Syriza, TINA and the trilemma
Markets were calm last Monday. The extreme left party Syriza’s victory in the Greek general election was “well anticipated” and hence “priced in.” Now, however, tough negotiations, even psychodramas, are inevitable, since the aspirations of Syriza and the Greek people seem to contradict the claims of Greece’s creditors. We had already a foretaste during this week with the announcement of the government – much more hardline, than what was anticipated – and Greece questioning the new sanctions of the European Union against Russia.
After the election, left-leaning commentators quickly hailed Alexis Tsipras, the new Greek prime minister, and his victory speech: “Greece is leaving behind the austerity that led to destruction. […] The verdict of the Greek people indisputably cancels all the programs of austerity.”
Right-leaning commentators countered by echoing the grim words of German Finance Minister Wolfgang Schäuble, uttered a month ago: “Greece must stick to agreed economic reforms regardless of the results of the election. […] These tough reforms are bearing fruit; they have no alternative. […] New elections change nothing…”
In my view, such verbal sparring is part of the game. Participants enter the negotiation ring with extreme positions (“we want a clean slate” versus “there is nothing to negotiate”), but soften their tone in the ensuing tussle. Some European politicians are already conceding that Greek debt maturity might be extended and the interest burden lowered.
But until an agreement is reached, markets may face volatility triggered by the noise of negotiators. Complete forgiveness of debt is out of the question, and even a partial one is unlikely at least for now. The share of Greek debt held by the International Monetary Fund (IMF) is non-negotiable. The IMF has always recouped the funds it lent to crisis countries. The share of Greek debt held by the European Central Bank (ECB) is also difficult to renegotiate. It is illegal for the ECB to finance governments. This said, since the beginning of the euro crisis, many ECB rules have been stretched to the limit – the recent quantitative easing program being the latest example.

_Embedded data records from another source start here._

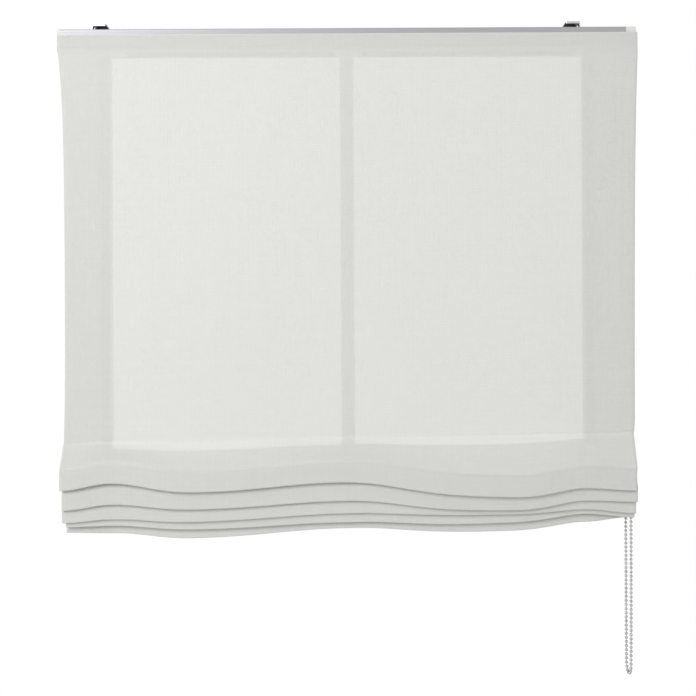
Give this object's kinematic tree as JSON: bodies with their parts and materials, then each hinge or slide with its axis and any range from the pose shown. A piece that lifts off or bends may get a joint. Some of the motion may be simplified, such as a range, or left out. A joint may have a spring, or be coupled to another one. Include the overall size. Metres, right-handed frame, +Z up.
{
  "type": "roman blind",
  "caption": "Chain-operated roman blind of sheer linen-look cloth, partly raised into a soft stack of folds, hung from ceiling clips.",
  "frame": {"origin": "centre of the four ceiling screw holes, on the top faces of the two clip plates", "axes": "+X to the right along the headrail, as seen from the room; +Y away from the room towards the window; +Z up"},
  "size_m": [0.83, 0.0609, 0.9422],
  "materials": {
    "rail_aluminium": "satin anodised",
    "white_plastic": "fine moulded texture",
    "white_nylon": "smooth moulded",
    "clip_steel": "zinc plated",
    "latch_black": "moulded black",
    "spring_steel": "drawn",
    "shaft_steel": "drawn and galvanised",
    "fastening_tape": "woven hook and loop",
    "sheer_cloth": "open linen-look weave with slubs",
    "woven_tape": "narrow woven tape",
    "lift_cord": "braided",
    "clear_plastic": "translucent moulded",
    "bar_enamel": "white enamel",
    "bead_chain_steel": "polished stainless steel"
  },
  "bodies": {
    "rail": {"headrail": "rail_aluminium", "end_cap_left": "white_plastic", "clutch_housing": "white_plastic", "clutch_cover": "white_plastic", "clutch_post": "spring_steel", "clip_plate_left": "clip_steel", "clip_plate_right": "clip_steel", "clip_rivet_left": "clip_steel", "clip_rivet_right": "clip_steel", "hook_tape": "fastening_tape", "loop_tape": "fastening_tape", "cloth_panel": "sheer_cloth", "bead_chain": "bead_chain_steel", "chain_connector": "bead_chain_steel", "drum_cradle_left": "white_nylon", "drum_cradle_centre": "white_nylon", "drum_cradle_right": "white_nylon", "lift_tape_left": "woven_tape", "lift_tape_centre": "woven_tape", "lift_tape_right": "woven_tape", "lift_cord_left": "lift_cord", "lift_cord_centre": "lift_cord", "lift_cord_right": "lift_cord"},
    "drive": {"drive_shaft": "shaft_steel", "chain_wheel": "white_nylon", "shaft_hub": "white_nylon", "clutch_spring": "spring_steel", "cord_drum_left": "white_nylon", "cord_drum_centre": "white_nylon", "cord_drum_right": "white_nylon", "wound_cord_left": "lift_cord", "wound_cord_centre": "lift_cord", "wound_cord_right": "lift_cord"},
    "stack": {"cloth_folds": "sheer_cloth", "weight_bar": "bar_enamel", "tape_folds_left": "woven_tape", "tape_folds_centre": "woven_tape", "tape_folds_right": "woven_tape", "cord_lock_left": "clear_plastic", "cord_lock_centre": "clear_plastic", "cord_lock_right": "clear_plastic", "ring_row_5": "clear_plastic", "ring_row_6": "clear_plastic", "ring_row_7": "clear_plastic", "ring_row_8": "clear_plastic"},
    "latch_left": {"clip_latch_left": "latch_black"},
    "latch_right": {"clip_latch_right": "latch_black"},
    "hanging_rings_1": {"ring_row_1": "clear_plastic"},
    "hanging_rings_2": {"ring_row_2": "clear_plastic"},
    "hanging_rings_3": {"ring_row_3": "clear_plastic"},
    "hanging_rings_4": {"ring_row_4": "clear_plastic"}
  },
  "joints": [
    {"name": "lift", "type": "slide", "parent": "rail", "child": "stack", "axis": [0, 0, 1], "range_m": [-0.5, 0.45], "deforming": ["cloth_panel", "lift_tape_left", "lift_tape_centre", "lift_tape_right", "lift_cord_left", "lift_cord_centre", "lift_cord_right"]},
    {"name": "drive_turn", "type": "hinge", "parent": "rail", "child": "drive", "pos_m": [0.015, 0, -0.027], "axis": [1, 0, 0], "continuous": true},
    {"name": "latch_left_turn", "type": "hinge", "parent": "rail", "child": "latch_left", "pos_m": [-0.34, 0, 0], "axis": [0, 0, -1], "range_deg": [0, 90]},
    {"name": "latch_right_turn", "type": "hinge", "parent": "rail", "child": "latch_right", "pos_m": [0.34, 0, 0], "axis": [0, 0, 1], "range_deg": [0, 90]},
    {"name": "ring_slide_1", "type": "slide", "parent": "rail", "child": "hanging_rings_1", "axis": [0, 0, 1], "range_m": [-0.0714, 0.0643]},
    {"name": "ring_slide_2", "type": "slide", "parent": "rail", "child": "hanging_rings_2", "axis": [0, 0, 1], "range_m": [-0.2088, 0.1879]},
    {"name": "ring_slide_3", "type": "slide", "parent": "rail", "child": "hanging_rings_3", "axis": [0, 0, 1], "range_m": [-0.3462, 0.3115]},
    {"name": "ring_slide_4", "type": "slide", "parent": "rail", "child": "hanging_rings_4", "axis": [0, 0, 1], "range_m": [-0.4835, 0.4351]}
  ],
  "couplings": [
    {"joint": "drive_turn", "follows": "lift", "rad_per_m": -129.03},
    {"joint": "ring_slide_1", "follows": "lift", "ratio": 0.1429},
    {"joint": "ring_slide_2", "follows": "lift", "ratio": 0.4176},
    {"joint": "ring_slide_3", "follows": "lift", "ratio": 0.6923},
    {"joint": "ring_slide_4", "follows": "lift", "ratio": 0.967}
  ]
}
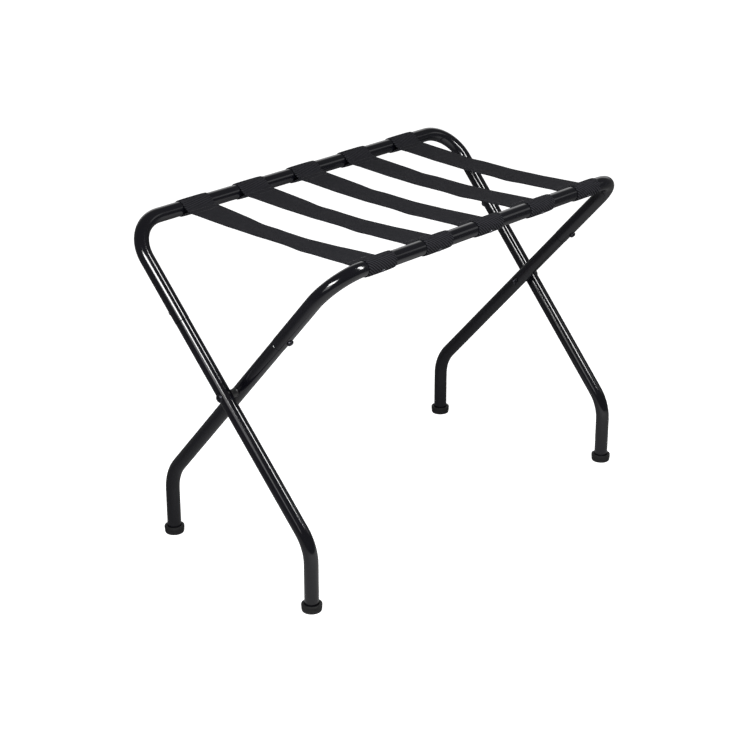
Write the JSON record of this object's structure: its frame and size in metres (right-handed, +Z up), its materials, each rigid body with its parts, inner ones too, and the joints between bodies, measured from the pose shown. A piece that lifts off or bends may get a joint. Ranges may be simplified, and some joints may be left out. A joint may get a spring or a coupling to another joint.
{
  "type": "folding luggage rack",
  "caption": "Folding luggage rack of crossed bent-tube frames on side pivots, with webbing straps between the top rails and ribbed rubber feet.",
  "frame": {"origin": "On the floor at the middle of the rack's footprint.", "axes": "+Z is up. X runs along the rails. +Y points from the front rail, which the inner frame carries, to the back rail, which the outer frame carries."},
  "size_m": [0.724, 0.4046, 0.5127],
  "materials": {
    "enamel": "glossy black enamel",
    "black_steel": "black zinc, semi-gloss",
    "plain_steel": "zinc plated",
    "foot_rubber": "dull, ribbed",
    "nylon": "moulded nylon",
    "webbing": "woven black webbing, matte"
  },
  "bodies": {
    "outer_frame": {"outer_rail_tube": "enamel", "outer_leg_left": "enamel", "outer_joint_screw_left": "black_steel", "outer_insert_nut_left": "plain_steel", "outer_foot_left": "foot_rubber", "outer_leg_right": "enamel", "outer_joint_screw_right": "black_steel", "outer_insert_nut_right": "plain_steel", "outer_foot_right": "foot_rubber", "pivot_bolt_left": "black_steel", "pivot_nut_left": "black_steel", "pivot_spacer_left": "nylon", "pivot_bolt_right": "black_steel", "pivot_nut_right": "black_steel", "pivot_spacer_right": "nylon"},
    "inner_frame": {"inner_rail_tube": "enamel", "inner_leg_left": "enamel", "inner_joint_screw_left": "black_steel", "inner_insert_nut_left": "plain_steel", "inner_foot_left": "foot_rubber", "inner_leg_right": "enamel", "inner_joint_screw_right": "black_steel", "inner_insert_nut_right": "plain_steel", "inner_foot_right": "foot_rubber"},
    "back_straps": {"strap_1_back": "webbing", "strap_2_back": "webbing", "strap_3_back": "webbing", "strap_4_back": "webbing", "strap_5_back": "webbing"},
    "front_straps": {"strap_1_front": "webbing", "strap_2_front": "webbing", "strap_3_front": "webbing", "strap_4_front": "webbing", "strap_5_front": "webbing"}
  },
  "joints": [
    {"name": "fold", "type": "hinge", "parent": "outer_frame", "child": "inner_frame", "pos_m": [0, 0, 0.285], "axis": [-1, 0, 0], "range_deg": [0, 76]},
    {"name": "back_strap_hang", "type": "hinge", "parent": "outer_frame", "child": "back_straps", "pos_m": [0, 0.18953, 0.49998], "axis": [1, 0, 0], "range_deg": [0, 47], "deforming": ["strap_1_back", "strap_2_back", "strap_3_back", "strap_4_back", "strap_5_back"]},
    {"name": "front_strap_hang", "type": "hinge", "parent": "inner_frame", "child": "front_straps", "pos_m": [0, -0.18953, 0.49998], "axis": [-1, 0, 0], "range_deg": [0, 47], "deforming": ["strap_1_front", "strap_2_front", "strap_3_front", "strap_4_front", "strap_5_front"]}
  ],
  "couplings": [
    {"joint": "back_strap_hang", "follows": "fold", "ratio": 0.616},
    {"joint": "front_strap_hang", "follows": "fold", "ratio": 0.616}
  ]
}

The share of Greek debt held by Eurozone governments is the portion most likely to be discussed. There are political risks in this, however, both in the peripheral countries for whom Greece is an example to follow, as well as in the European core, where such a “deal” could boost far-right, anti-European parties.
The attitude that, “the Greek election changes nothing at all, there is no alternative (TINA) to the path previously negotiated” bears its own political risk. At the core of the euro crisis there is a trilemma (which is a dilemma, where instead of two, you have three options. You can chose two of them, the third is then a given): sovereign nation-states, the euro and political democracy cannot flourish together. At least one of those three concepts must yield.

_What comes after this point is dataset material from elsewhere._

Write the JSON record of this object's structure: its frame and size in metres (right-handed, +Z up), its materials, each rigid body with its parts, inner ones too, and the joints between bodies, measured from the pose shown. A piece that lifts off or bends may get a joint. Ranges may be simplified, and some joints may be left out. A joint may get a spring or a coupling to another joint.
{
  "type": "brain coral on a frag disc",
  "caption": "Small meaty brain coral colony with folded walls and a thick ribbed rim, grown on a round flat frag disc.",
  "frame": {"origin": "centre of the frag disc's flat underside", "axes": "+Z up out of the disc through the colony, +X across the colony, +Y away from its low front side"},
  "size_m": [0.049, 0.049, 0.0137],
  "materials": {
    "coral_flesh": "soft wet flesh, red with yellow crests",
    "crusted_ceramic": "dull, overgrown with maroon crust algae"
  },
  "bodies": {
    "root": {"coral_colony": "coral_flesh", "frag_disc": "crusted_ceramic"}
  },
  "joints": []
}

If nation-states retreated, we would see a Federal Republic of Europe: a democratic, integrated Europe with common fiscal, economic and social policies – still utopian for now. If the euro dissolved, the Eurozone might also, with all the entailing disruption. So far in the euro crisis we’ve experienced the worst case of the trilemma: independent nation-states trying to share the euro as a common currency and employing politics that affront the will of the people. Hence, democracy strikes back.
That Syriza won in Greece and that now in every European country anti-Eurozone and anti-establishment political movements from rightist and leftist extremes are gaining traction are the consequences of TINA. “There is no alternative”, which is repeated like a mantra by traditional European politicians, contradicts the essence of democracy.
There is always the alternative to change politicians who pretend that there is no alternative, unless a regime becomes authoritarian. Many European politicians are complaining that Greece shouldn’t have been in the Eurozone in the first place. I would agree with that. But Greece’s membership has crassly unveiled the flaws inherent in the common currency system. Since 2009, Greece has been the Eurozone’s economic laboratory on how to fix (or not fix) the euro. Since last Sunday it has also become its political laboratory.